INSTRUCTIONS TO FOLLOW:
Copy down all of the data underneath, exactly as shown.

Start of GIVEN DATA

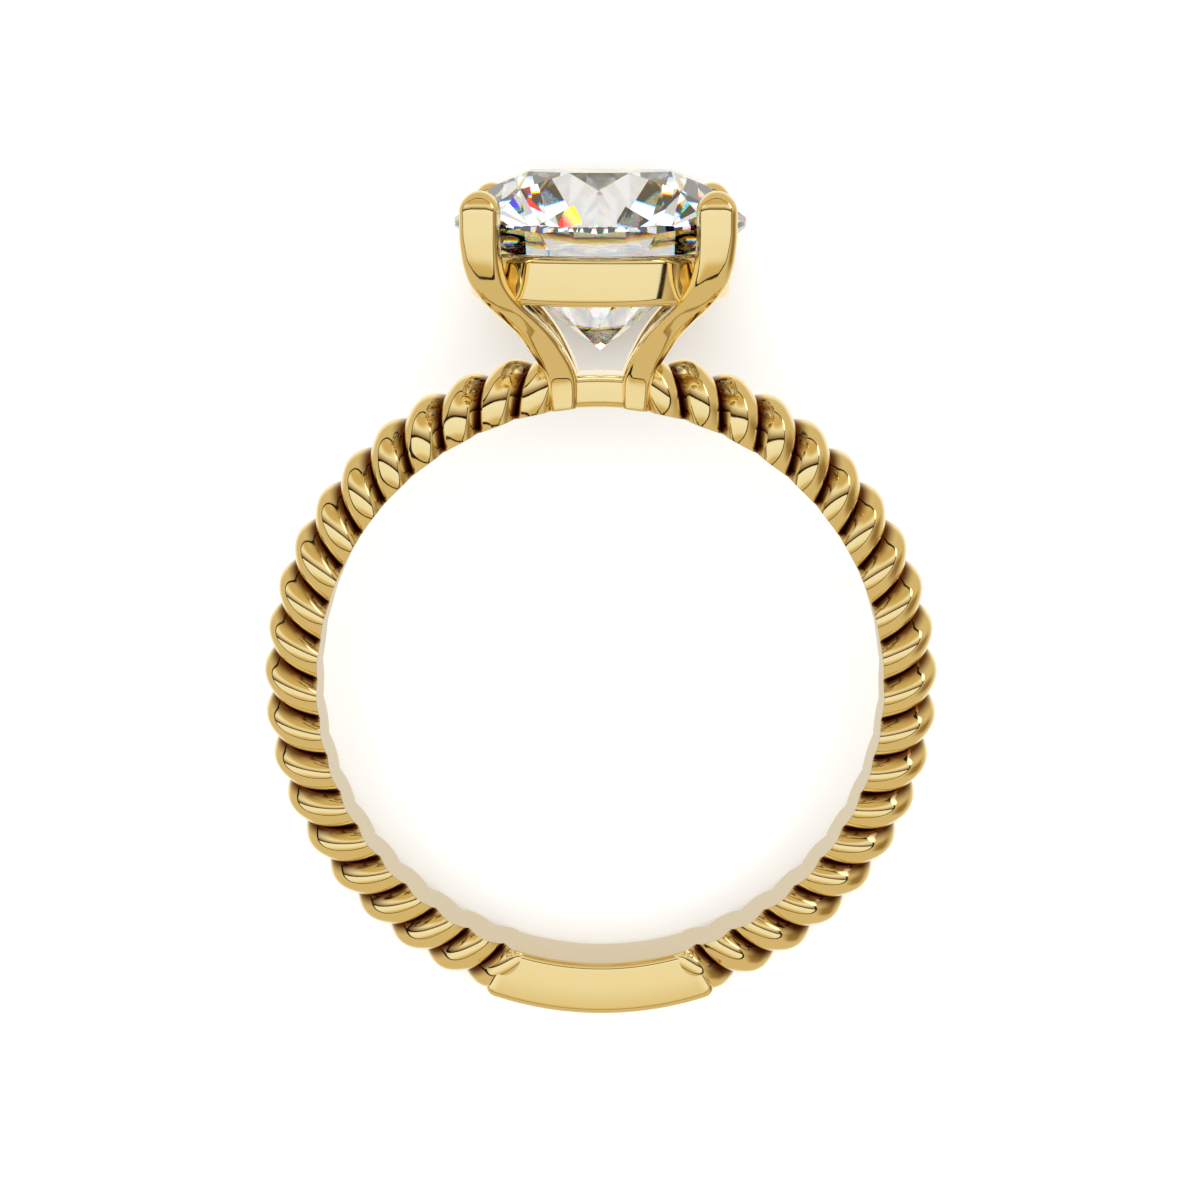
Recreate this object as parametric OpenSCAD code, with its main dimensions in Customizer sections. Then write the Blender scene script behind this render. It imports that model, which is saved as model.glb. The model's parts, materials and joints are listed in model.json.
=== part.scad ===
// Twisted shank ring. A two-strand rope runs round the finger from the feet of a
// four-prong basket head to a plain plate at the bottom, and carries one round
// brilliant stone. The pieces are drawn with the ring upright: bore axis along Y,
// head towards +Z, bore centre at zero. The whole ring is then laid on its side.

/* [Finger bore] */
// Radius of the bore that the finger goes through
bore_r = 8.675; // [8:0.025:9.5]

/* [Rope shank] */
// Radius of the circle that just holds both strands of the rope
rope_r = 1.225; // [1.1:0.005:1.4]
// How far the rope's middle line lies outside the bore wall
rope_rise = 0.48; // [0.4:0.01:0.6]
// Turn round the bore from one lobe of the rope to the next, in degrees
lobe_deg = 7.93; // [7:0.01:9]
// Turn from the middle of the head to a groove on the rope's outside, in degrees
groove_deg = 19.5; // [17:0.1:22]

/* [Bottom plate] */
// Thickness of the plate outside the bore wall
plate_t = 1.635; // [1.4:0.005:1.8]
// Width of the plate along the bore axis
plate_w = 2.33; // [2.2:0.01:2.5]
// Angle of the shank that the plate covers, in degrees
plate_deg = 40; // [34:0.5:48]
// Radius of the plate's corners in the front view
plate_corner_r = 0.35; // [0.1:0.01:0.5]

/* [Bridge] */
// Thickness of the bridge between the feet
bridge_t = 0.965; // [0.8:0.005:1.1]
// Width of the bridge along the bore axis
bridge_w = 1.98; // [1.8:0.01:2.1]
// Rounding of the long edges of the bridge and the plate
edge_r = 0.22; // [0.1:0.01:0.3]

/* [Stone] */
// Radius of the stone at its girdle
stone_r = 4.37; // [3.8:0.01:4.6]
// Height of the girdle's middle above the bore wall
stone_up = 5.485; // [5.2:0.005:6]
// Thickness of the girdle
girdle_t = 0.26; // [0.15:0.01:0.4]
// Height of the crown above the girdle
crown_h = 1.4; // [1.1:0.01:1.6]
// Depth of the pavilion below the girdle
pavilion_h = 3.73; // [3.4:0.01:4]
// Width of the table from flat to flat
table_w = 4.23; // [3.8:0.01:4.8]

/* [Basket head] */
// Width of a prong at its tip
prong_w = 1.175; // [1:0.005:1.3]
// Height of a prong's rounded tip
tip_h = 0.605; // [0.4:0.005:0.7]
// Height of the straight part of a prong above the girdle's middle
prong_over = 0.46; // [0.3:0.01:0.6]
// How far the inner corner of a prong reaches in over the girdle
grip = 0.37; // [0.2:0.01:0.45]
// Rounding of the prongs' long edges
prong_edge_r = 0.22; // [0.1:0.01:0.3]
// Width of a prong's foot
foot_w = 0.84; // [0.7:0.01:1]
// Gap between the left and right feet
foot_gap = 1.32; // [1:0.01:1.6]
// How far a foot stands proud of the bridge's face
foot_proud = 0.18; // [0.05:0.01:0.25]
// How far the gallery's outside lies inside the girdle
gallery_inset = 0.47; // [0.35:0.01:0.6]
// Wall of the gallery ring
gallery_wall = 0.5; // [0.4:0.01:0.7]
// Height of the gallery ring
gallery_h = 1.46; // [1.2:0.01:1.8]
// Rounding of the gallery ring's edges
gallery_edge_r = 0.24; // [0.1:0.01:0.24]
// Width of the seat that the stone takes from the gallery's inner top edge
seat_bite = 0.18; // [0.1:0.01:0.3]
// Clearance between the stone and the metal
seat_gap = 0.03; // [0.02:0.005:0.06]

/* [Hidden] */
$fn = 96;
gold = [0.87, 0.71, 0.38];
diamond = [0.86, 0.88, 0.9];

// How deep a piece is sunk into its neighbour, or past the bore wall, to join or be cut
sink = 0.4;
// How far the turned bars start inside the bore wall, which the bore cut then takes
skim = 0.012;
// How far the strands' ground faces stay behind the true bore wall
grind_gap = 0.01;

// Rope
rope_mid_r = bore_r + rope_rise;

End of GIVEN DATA

REPLY:
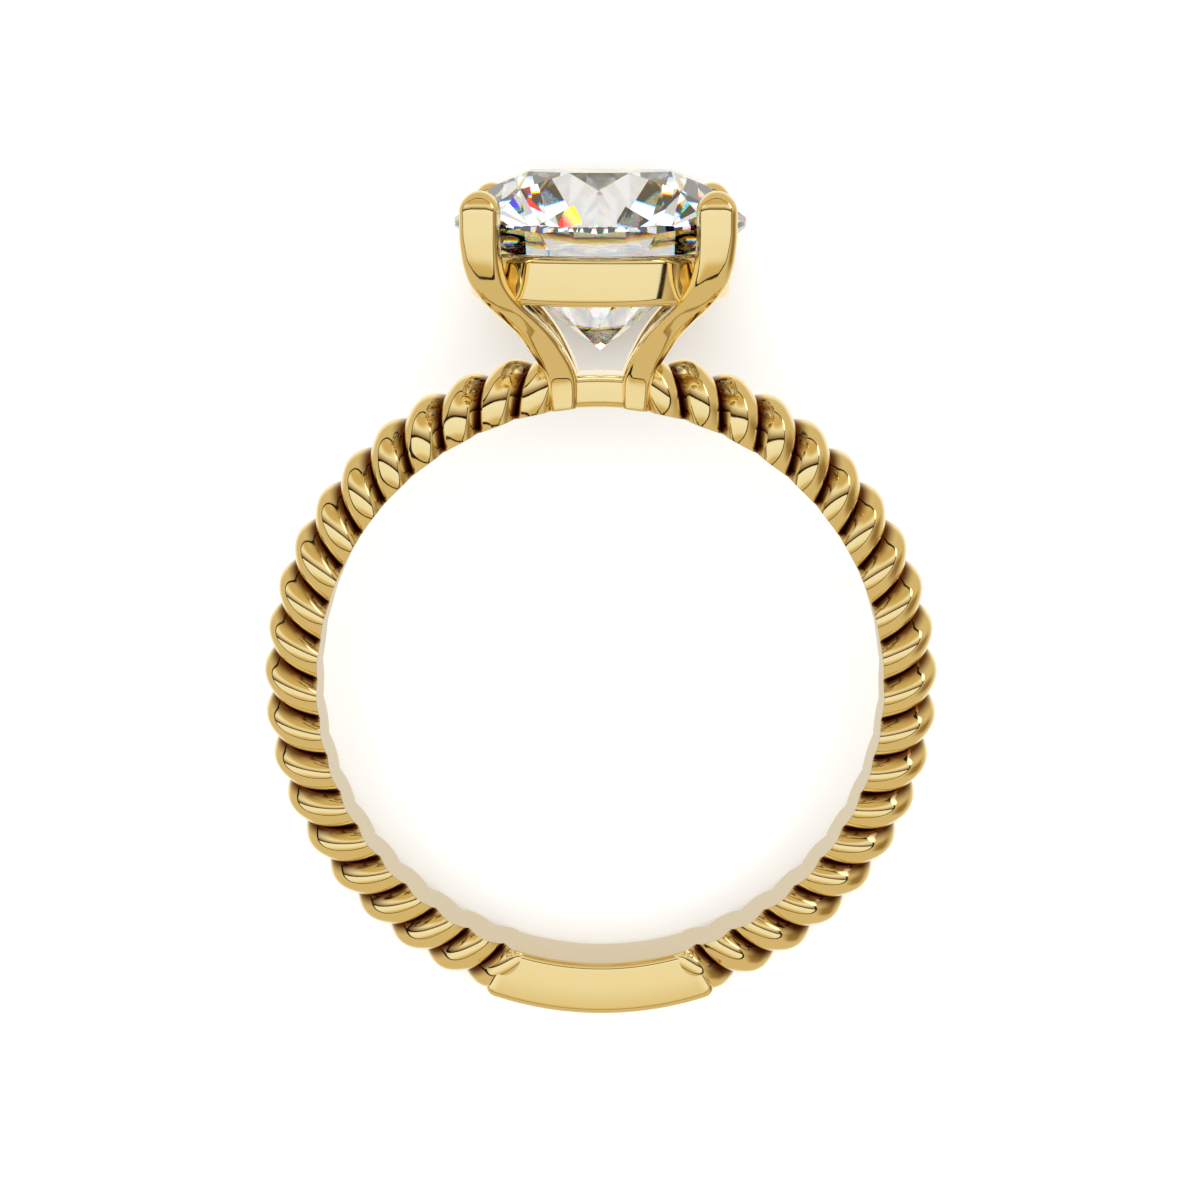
Recreate this object as parametric OpenSCAD code, with its main dimensions in Customizer sections. Then write the Blender scene script behind this render. It imports that model, which is saved as model.glb. The model's parts, materials and joints are listed in model.json.
=== part.scad ===
// Twisted shank ring. A two-strand rope runs round the finger from the feet of a
// four-prong basket head to a plain plate at the bottom, and carries one round
// brilliant stone. The pieces are drawn with the ring upright: bore axis along Y,
// head towards +Z, bore centre at zero. The whole ring is then laid on its side.

/* [Finger bore] */
// Radius of the bore that the finger goes through
bore_r = 8.675; // [8:0.025:9.5]

/* [Rope shank] */
// Radius of the circle that just holds both strands of the rope
rope_r = 1.225; // [1.1:0.005:1.4]
// How far the rope's middle line lies outside the bore wall
rope_rise = 0.48; // [0.4:0.01:0.6]
// Turn round the bore from one lobe of the rope to the next, in degrees
lobe_deg = 7.93; // [7:0.01:9]
// Turn from the middle of the head to a groove on the rope's outside, in degrees
groove_deg = 19.5; // [17:0.1:22]

/* [Bottom plate] */
// Thickness of the plate outside the bore wall
plate_t = 1.635; // [1.4:0.005:1.8]
// Width of the plate along the bore axis
plate_w = 2.33; // [2.2:0.01:2.5]
// Angle of the shank that the plate covers, in degrees
plate_deg = 40; // [34:0.5:48]
// Radius of the plate's corners in the front view
plate_corner_r = 0.35; // [0.1:0.01:0.5]

/* [Bridge] */
// Thickness of the bridge between the feet
bridge_t = 0.965; // [0.8:0.005:1.1]
// Width of the bridge along the bore axis
bridge_w = 1.98; // [1.8:0.01:2.1]
// Rounding of the long edges of the bridge and the plate
edge_r = 0.22; // [0.1:0.01:0.3]

/* [Stone] */
// Radius of the stone at its girdle
stone_r = 4.37; // [3.8:0.01:4.6]
// Height of the girdle's middle above the bore wall
stone_up = 5.485; // [5.2:0.005:6]
// Thickness of the girdle
girdle_t = 0.26; // [0.15:0.01:0.4]
// Height of the crown above the girdle
crown_h = 1.4; // [1.1:0.01:1.6]
// Depth of the pavilion below the girdle
pavilion_h = 3.73; // [3.4:0.01:4]
// Width of the table from flat to flat
table_w = 4.23; // [3.8:0.01:4.8]

/* [Basket head] */
// Width of a prong at its tip
prong_w = 1.175; // [1:0.005:1.3]
// Height of a prong's rounded tip
tip_h = 0.605; // [0.4:0.005:0.7]
// Height of the straight part of a prong above the girdle's middle
prong_over = 0.46; // [0.3:0.01:0.6]
// How far the inner corner of a prong reaches in over the girdle
grip = 0.37; // [0.2:0.01:0.45]
// Rounding of the prongs' long edges
prong_edge_r = 0.22; // [0.1:0.01:0.3]
// Width of a prong's foot
foot_w = 0.84; // [0.7:0.01:1]
// Gap between the left and right feet
foot_gap = 1.32; // [1:0.01:1.6]
// How far a foot stands proud of the bridge's face
foot_proud = 0.18; // [0.05:0.01:0.25]
// How far the gallery's outside lies inside the girdle
gallery_inset = 0.47; // [0.35:0.01:0.6]
// Wall of the gallery ring
gallery_wall = 0.5; // [0.4:0.01:0.7]
// Height of the gallery ring
gallery_h = 1.46; // [1.2:0.01:1.8]
// Rounding of the gallery ring's edges
gallery_edge_r = 0.24; // [0.1:0.01:0.24]
// Width of the seat that the stone takes from the gallery's inner top edge
seat_bite = 0.18; // [0.1:0.01:0.3]
// Clearance between the stone and the metal
seat_gap = 0.03; // [0.02:0.005:0.06]

/* [Hidden] */
$fn = 96;
gold = [0.87, 0.71, 0.38];
diamond = [0.86, 0.88, 0.9];

// How deep a piece is sunk into its neighbour, or past the bore wall, to join or be cut
sink = 0.4;
// How far the turned bars start inside the bore wall, which the bore cut then takes
skim = 0.012;
// How far the strands' ground faces stay behind the true bore wall
grind_gap = 0.01;

// Rope
rope_mid_r = bore_r + rope_rise;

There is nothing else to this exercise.